* [What is asked]:
Write the data out again in full, with no departure from the original.

* [Supplied data]:
-- Begin --

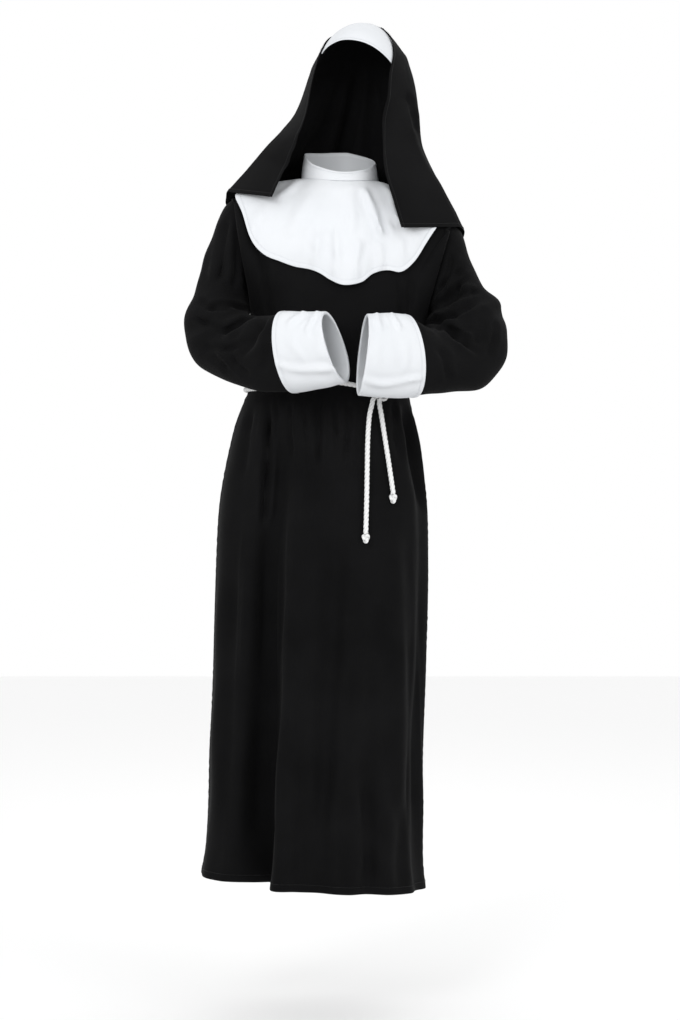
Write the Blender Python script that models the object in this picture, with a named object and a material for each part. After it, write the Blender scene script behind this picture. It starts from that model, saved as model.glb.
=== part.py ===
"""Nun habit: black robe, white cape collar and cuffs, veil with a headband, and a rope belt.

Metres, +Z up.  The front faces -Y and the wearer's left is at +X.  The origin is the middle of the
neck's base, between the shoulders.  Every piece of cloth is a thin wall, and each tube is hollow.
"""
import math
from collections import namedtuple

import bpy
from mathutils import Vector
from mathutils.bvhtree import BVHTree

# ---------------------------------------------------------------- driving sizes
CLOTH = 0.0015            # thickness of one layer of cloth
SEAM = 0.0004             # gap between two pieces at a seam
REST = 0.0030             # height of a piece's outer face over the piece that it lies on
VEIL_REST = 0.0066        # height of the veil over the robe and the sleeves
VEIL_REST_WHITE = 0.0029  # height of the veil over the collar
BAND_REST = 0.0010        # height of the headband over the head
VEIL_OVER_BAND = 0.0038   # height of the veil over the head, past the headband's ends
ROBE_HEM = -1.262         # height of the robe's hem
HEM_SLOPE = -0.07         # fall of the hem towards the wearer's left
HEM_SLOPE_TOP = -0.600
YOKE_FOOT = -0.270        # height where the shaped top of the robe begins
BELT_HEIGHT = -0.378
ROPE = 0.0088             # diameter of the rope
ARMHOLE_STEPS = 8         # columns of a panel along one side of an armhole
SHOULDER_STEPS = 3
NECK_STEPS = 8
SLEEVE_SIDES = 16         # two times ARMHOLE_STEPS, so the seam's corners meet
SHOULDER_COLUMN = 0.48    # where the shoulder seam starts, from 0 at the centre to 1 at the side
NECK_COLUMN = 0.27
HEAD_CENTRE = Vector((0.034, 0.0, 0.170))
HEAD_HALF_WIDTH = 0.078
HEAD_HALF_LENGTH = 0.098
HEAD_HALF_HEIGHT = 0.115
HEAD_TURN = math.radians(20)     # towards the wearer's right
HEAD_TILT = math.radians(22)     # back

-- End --

* [Exercise output]:
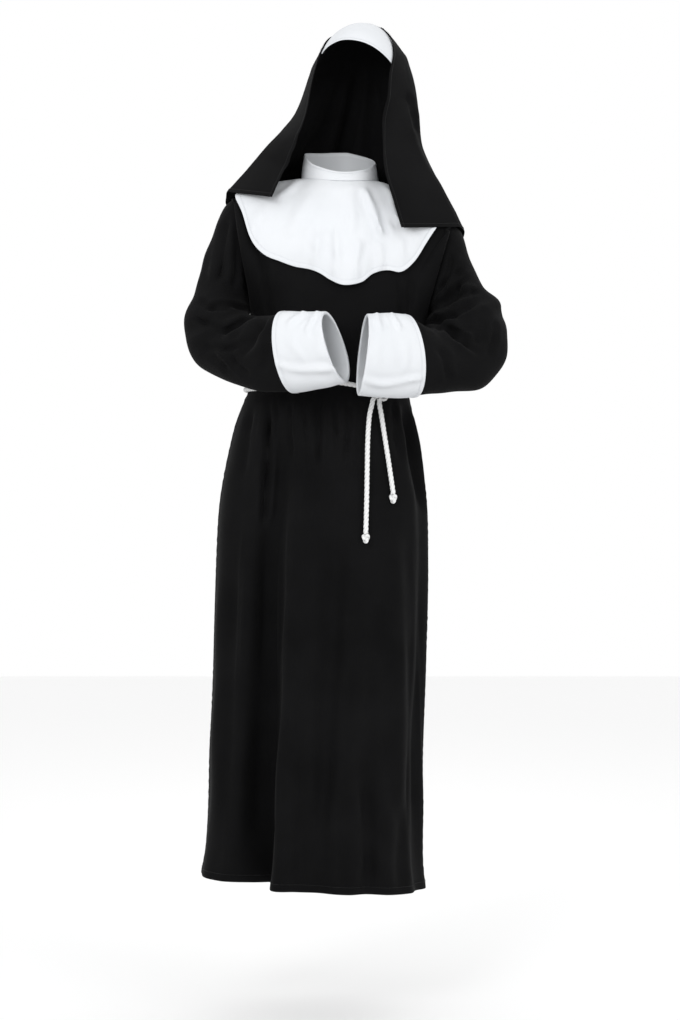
Write the Blender Python script that models the object in this picture, with a named object and a material for each part. After it, write the Blender scene script behind this picture. It starts from that model, saved as model.glb.
=== part.py ===
"""Nun habit: black robe, white cape collar and cuffs, veil with a headband, and a rope belt.

Metres, +Z up.  The front faces -Y and the wearer's left is at +X.  The origin is the middle of the
neck's base, between the shoulders.  Every piece of cloth is a thin wall, and each tube is hollow.
"""
import math
from collections import namedtuple

import bpy
from mathutils import Vector
from mathutils.bvhtree import BVHTree

# ---------------------------------------------------------------- driving sizes
CLOTH = 0.0015            # thickness of one layer of cloth
SEAM = 0.0004             # gap between two pieces at a seam
REST = 0.0030             # height of a piece's outer face over the piece that it lies on
VEIL_REST = 0.0066        # height of the veil over the robe and the sleeves
VEIL_REST_WHITE = 0.0029  # height of the veil over the collar
BAND_REST = 0.0010        # height of the headband over the head
VEIL_OVER_BAND = 0.0038   # height of the veil over the head, past the headband's ends
ROBE_HEM = -1.262         # height of the robe's hem
HEM_SLOPE = -0.07         # fall of the hem towards the wearer's left
HEM_SLOPE_TOP = -0.600
YOKE_FOOT = -0.270        # height where the shaped top of the robe begins
BELT_HEIGHT = -0.378
ROPE = 0.0088             # diameter of the rope
ARMHOLE_STEPS = 8         # columns of a panel along one side of an armhole
SHOULDER_STEPS = 3
NECK_STEPS = 8
SLEEVE_SIDES = 16         # two times ARMHOLE_STEPS, so the seam's corners meet
SHOULDER_COLUMN = 0.48    # where the shoulder seam starts, from 0 at the centre to 1 at the side
NECK_COLUMN = 0.27
HEAD_CENTRE = Vector((0.034, 0.0, 0.170))
HEAD_HALF_WIDTH = 0.078
HEAD_HALF_LENGTH = 0.098
HEAD_HALF_HEIGHT = 0.115
HEAD_TURN = math.radians(20)     # towards the wearer's right
HEAD_TILT = math.radians(22)     # back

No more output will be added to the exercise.